Neither makes much of a dent in America's fresh water supply. Data centers' water consumption is a tiny portion of overall U.S. water usage.




That is also a lie. There are individual data center campuses in VA that have contracts with local utilities to use 5-10 million gallons of water each day. That is equivalent to the daily water usage of 20,000-40,000 households. Data centers typically use at least 5,000 gallons of water per MW each day for cooling. Virginia has at least 24,000 MW of data centers that have been approved, which equals a minimum of 120M gallons of water consumption per day to cool the data centers. That is equivalent to daily water consumption of around 200,000 households.

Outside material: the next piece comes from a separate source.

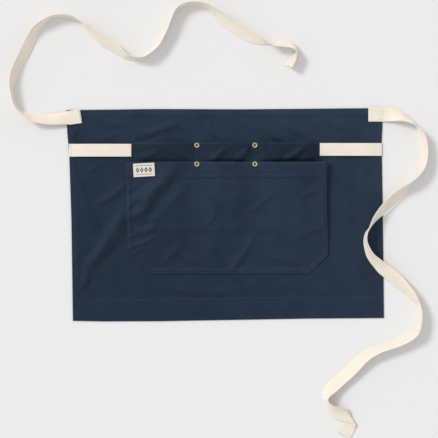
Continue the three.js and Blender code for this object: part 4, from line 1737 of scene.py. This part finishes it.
@dataclass
class Tie:
    """A long flat webbing tie, sewn to a top corner and lying loose in turns and twists."""

    form: ApronForm
    side: Side
    route: tuple[tuple[float, ...], ...]
    curls: tuple[tuple[float, float], ...]
    gather: float = 0.0
    width: float = 25.4
    thickness: float = 1.5
    sewn_thickness: float = 2.4
    sewn_length: float = 25.0
    settle_length: float = 30.0
    gather_length: float = 70.0
    gather_bulge: float = 0.75
    fold_stretch: float = 0.36
    sway: float = 0.25
    sway_length: float = 37.0
    steps: int = 7
    edge_rub: float = 0.4
    stitch_in: float = 2.6
    stitch_start: float = 2.4
    shares: tuple[float, ...] = (
        1.0, 0.97, 0.9, 0.8, 0.55, 0.28, 0.0, -0.28, -0.55, -0.8, -0.9, -0.97, -1.0,
    )
    bulk_at: tuple[float, ...] = (0.0, 0.8, 0.88, 0.95, 1.0)
    bulk: tuple[float, ...] = (1.0, 0.96, 1.04, 0.85, 0.35)

    def seat(self, x: Array, y: Array) -> Array:
        """Height of what the tie lies on, easing down to the floor beyond the panel's edge.

        Args:
            x: places from left to right, in millimetres.
            y: places from low to high, in millimetres.

        Returns:
            Heights in millimetres.
        """
        panel = self.form.panel
        beyond = np.maximum.reduce([abs(x) - panel.width / 2, abs(y) - panel.height / 2, 0 * x])
        return (self.form.hem + self.form.gap) * (1 - ease((beyond - self.width / 2) / self.settle_length))

    def stations(self) -> tuple[Array, Array]:
        """Route rows between the given ones, with slopes taken over the rows on either side.

        Returns:
            The rows (x, y, roll, lift, skew) and their places along the route.
        """
        rows = np.array([tuple(row) + (0.0,) * (5 - len(row)) for row in self.route], dtype=float)
        places = np.concatenate([[0.0], np.cumsum(np.hypot(*np.diff(rows[:, :2], axis=0).T))])
        count = len(rows)
        before, after = np.maximum(np.arange(count) - 1, 0), np.minimum(np.arange(count) + 1, count - 1)
        slopes = (rows[after] - rows[before]) / (places[after] - places[before])[:, None]
        found, where = [rows[0]], [0.0]
        for k in range(count - 1):
            span = places[k + 1] - places[k]
            for step in range(1, self.steps + 1):
                s = step / self.steps
                found.append(
                    (2 * s**3 - 3 * s**2 + 1) * rows[k] + (s**3 - 2 * s**2 + s) * span * slopes[k]
                    + (3 * s**2 - 2 * s**3) * rows[k + 1] + (s**3 - s**2) * span * slopes[k + 1]
                )
                where.append(places[k] + s * span)
        return np.array(found), np.array(where)

    def sections(self, rows: Array, where: Array) -> tuple[Array, Array, Array]:
        """Places the webbing's section at each row of the route.

        Args:
            rows: the rows (x, y, roll, lift, skew).
            where: their places along the route.

        Returns:
            The middle line, the corners of each section, and their distances from the middle line.
        """
        x, y = rows[:, 0], rows[:, 1]
        lean, skew = np.radians(rows[:, 2]), np.radians(rows[:, 4])
        heading = np.arctan2(np.gradient(y), np.gradient(x)) + math.pi / 2 + skew
        sewn = 1 - ease((where - self.sewn_length) / 1.5)
        thick = self.thickness + (self.sewn_thickness - self.thickness) * sewn
        drawn = self.gather * (1 - sewn) * (1 - ease((where - self.sewn_length) / self.gather_length))
        half = self.width / 2 * (1 + self.fold_stretch * np.sin(skew) ** 2) * (1 - drawn)
        rest = self.seat(x, y) + half * abs(np.sin(lean)) + thick / 2 * abs(np.cos(lean))
        centre = np.stack([x, y, rest + rows[:, 3]], axis=1)
        level = np.cos(lean)
        across = np.stack([level * np.cos(heading), level * np.sin(heading), np.sin(lean)], axis=1)
        face = np.cross(np.gradient(centre, axis=0), across)
        face /= np.linalg.norm(face, axis=1, keepdims=True)
        shares = np.array(self.shares)
        bulk = np.interp(abs(shares), self.bulk_at, self.bulk)[None, :] / 2 * thick[:, None]
        bulge = np.interp(np.arange(len(where)) / self.steps, *zip(*self.curls))
        bulge = bulge + self.sway * np.sin(where / self.sway_length)
        bulge = bulge + drawn * self.width * self.gather_bulge
        cup = bulge[:, None] * (1 - shares**2)[None, :]
        sideways = half[:, None] * np.concatenate([shares, shares[::-1]])
        outward = np.concatenate([cup + bulk, (cup - bulk)[:, ::-1]], axis=1)
        points = centre[:, None] + across[:, None] * sideways[..., None]
        points = points + face[:, None] * outward[..., None]
        points[..., 2] += np.maximum(0.0, -points[..., 2].min(axis=1))[:, None]
        return centre, points, sideways

    def skin(self, count: int, ring: int) -> Array:
        """Faces round the sections, with strips that close both ends.

        Args:
            count: number of sections.
            ring: number of corners in a section.

        Returns:
            Four corner numbers for each face.
        """
        first = np.arange(count - 1)[:, None] * ring
        start, turn = first + np.arange(ring)[None, :], first + np.roll(np.arange(ring), -1)[None, :]
        sides = np.stack([start, turn, turn + ring, start + ring], axis=2).reshape(-1, 4)
        near = np.array([[k, ring - 1 - k, ring - 2 - k, k + 1] for k in range(ring // 2 - 1)])
        return np.concatenate([sides, near, near[:, ::-1] + (count - 1) * ring])

    def build(self, stitching: Stitching) -> None:
        """Args:
            stitching: makes the rows of stitches.
        """
        word = self.side.word
        share = 0.5 + self.side.value / 2
        corner = [float(part) for part in self.form.panel_point(np.array(share), np.array(1.0))]
        rows, where = self.stations()
        rows[:, :2] += corner
        centre, points, sideways = self.sections(rows, where)
        count, ring = sideways.shape
        faces = self.skin(count, ring).tolist()
        tie = mesh_object(f"{word}_webbing_tie", points.reshape(-1, 3), faces, WEBBING)
        write_map(tie.data, np.stack([np.repeat(where, ring), sideways.ravel()], axis=1))
        edges = np.array(self.shares + self.shares[::-1])
        write_rub(tie.data, np.tile(self.edge_rub * abs(edges) ** 8, count))
        settle(tie, Slot.WEBBING, f"{word}_tie")
        length = float(np.linalg.norm(np.diff(centre, axis=0), axis=1).sum()) * MM
        exit_at = centre[np.searchsorted(where, self.sewn_length)] * MM
        LOG.info("%s tie: %.3f m", word, length)
        self.sew(stitching, corner)

    def sew(self, stitching: Stitching, corner: Sequence[float]) -> None:
        """Sews the end to the panel in a box with two diagonals, which follows the tie's slant.

        Args:
            stitching: makes the rows of stitches.
            corner: the panel's corner, in millimetres.
        """
        start, turn = (np.array(row[:2], dtype=float) for row in self.route[:2])
        along = (turn - start) / np.linalg.norm(turn - start)
        side = np.array([-along[1], along[0]])
        height = self.form.hem + self.form.gap + self.sewn_thickness
        margin = self.width / 2 - self.stitch_in

        def level(x: Array, _y: Array) -> Array:
            """Top of the sewn end."""
            return 0 * x + height

        near, far = self.stitch_start, self.sewn_length - self.stitch_in
        a, b, c, d = (
            tuple(corner + start + along * distance + side * across)
            for distance, across in ((near, margin), (far, margin), (far, -margin), (near, -margin))
        )
        rows = [stitching.row(line, level) for line in ([a, b, c, d, a], [a, c], [b, d])]
        stitching.sew(f"{self.side.word}_tie_stitches", rows, CREAM_THREAD, Slot.WEBBING)


@dataclass
class Studio:
    """Camera straight above, one soft light from the upper left, an even sky and a pale floor."""

    field_mm: float = 792.8
    centre_mm: tuple[float, float] = (-11.4, -7.8)
    distance: float = 6.0
    sun_strength: float = 1.55
    sun_softness: float = 16.0
    sky_strength: float = 0.71
    sun_course: tuple[float, float, float] = (12.0, -8.5, -14.0)
    floor_size: float = 12.0
    floor_drop: float = 0.0002

    def build(self) -> None:
        """Makes the camera, the lights and the floor."""
        scene = bpy.context.scene
        lens = bpy.data.cameras.new("camera")
        lens.sensor_width = 36.0
        lens.lens = 36.0 * self.distance / (self.field_mm * MM)
        camera = bpy.data.objects.new("camera", lens)
        camera.location = (self.centre_mm[0] * MM, self.centre_mm[1] * MM, self.distance)
        scene.collection.objects.link(camera)
        scene.camera = camera
        lamp = bpy.data.lights.new("window_light", "SUN")
        lamp.energy = self.sun_strength
        lamp.angle = math.radians(self.sun_softness)
        light = bpy.data.objects.new("window_light", lamp)
        light.rotation_mode = "QUATERNION"
        light.rotation_quaternion = Vector(self.sun_course).to_track_quat("-Z", "Y")
        scene.collection.objects.link(light)
        world = bpy.data.worlds.new("even_sky")
        world.use_nodes = True
        sky = world.node_tree.nodes["Background"]
        sky.inputs["Color"].default_value = (1.0, 1.0, 1.0, 1.0)
        sky.inputs["Strength"].default_value = self.sky_strength
        scene.world = world
        scene.view_settings.view_transform = "Standard"
        bpy.ops.object.select_all(action="DESELECT")
        bpy.ops.mesh.primitive_plane_add(size=self.floor_size, location=(0, 0, -self.floor_drop))
        floor = bpy.context.object
        floor.name = "floor"
        bpy.ops.object.transform_apply(location=True, rotation=True, scale=True)
        floor.data.materials.append(FLOOR.material())


def main() -> None:
    """Builds the scene: camera and ties first, then the cloth, the small parts and the stitching."""
    logging.basicConfig(level=logging.INFO, format="%(message)s")
    form = ApronForm()
    Studio().build()
    stitching = Stitching()
    Tie(form, Side.LEFT, LEFT_ROUTE, LEFT_CURLS, gather=0.1).build(stitching)
    Tie(form, Side.RIGHT, RIGHT_ROUTE, RIGHT_CURLS).build(stitching)
    for piece in (Panel(form), RearPocket(form), FrontPocket(form)):
        piece.build()
        piece.sew(stitching)
    for side in Side:
        ToolLoop(form, side).build(stitching)
    Label(form).build(stitching)
    Rivets().build(form)


if __name__ == "__main__":
    main()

A very significant amount that can overburden local infrastructure.


Any evidence to support this bold assertion about contracts?

https://www.roanokerambler.com/water-authority-releases-google-data-center-records-ahead-scheduled-contempt-hearing/

Data center contract with utility in Roanoke VA has an agreement to provide up to 8 million gallons a day for a 200 acre data center campus. One of the few contracts that has been made public due to a lawsuit.


Currently, the contract calls for 2 million gallons a day. More importantly.

Google intends to build three hyperscale data centers, totaling nearly 1 million square feet, in Botetourt County’s Greenfield industrial park, permits filed last month show. The tech giant would spend at least $3 billion and employ at least 150 workers at the campus, which would lie across 312 acres that Google purchased last summer.


Are there any other businesses planning to drop $3 billion in Roanoke? I know Fairfax County could make that up with a few small mom and pop grocery stores, but Roanoke doesn't have that option.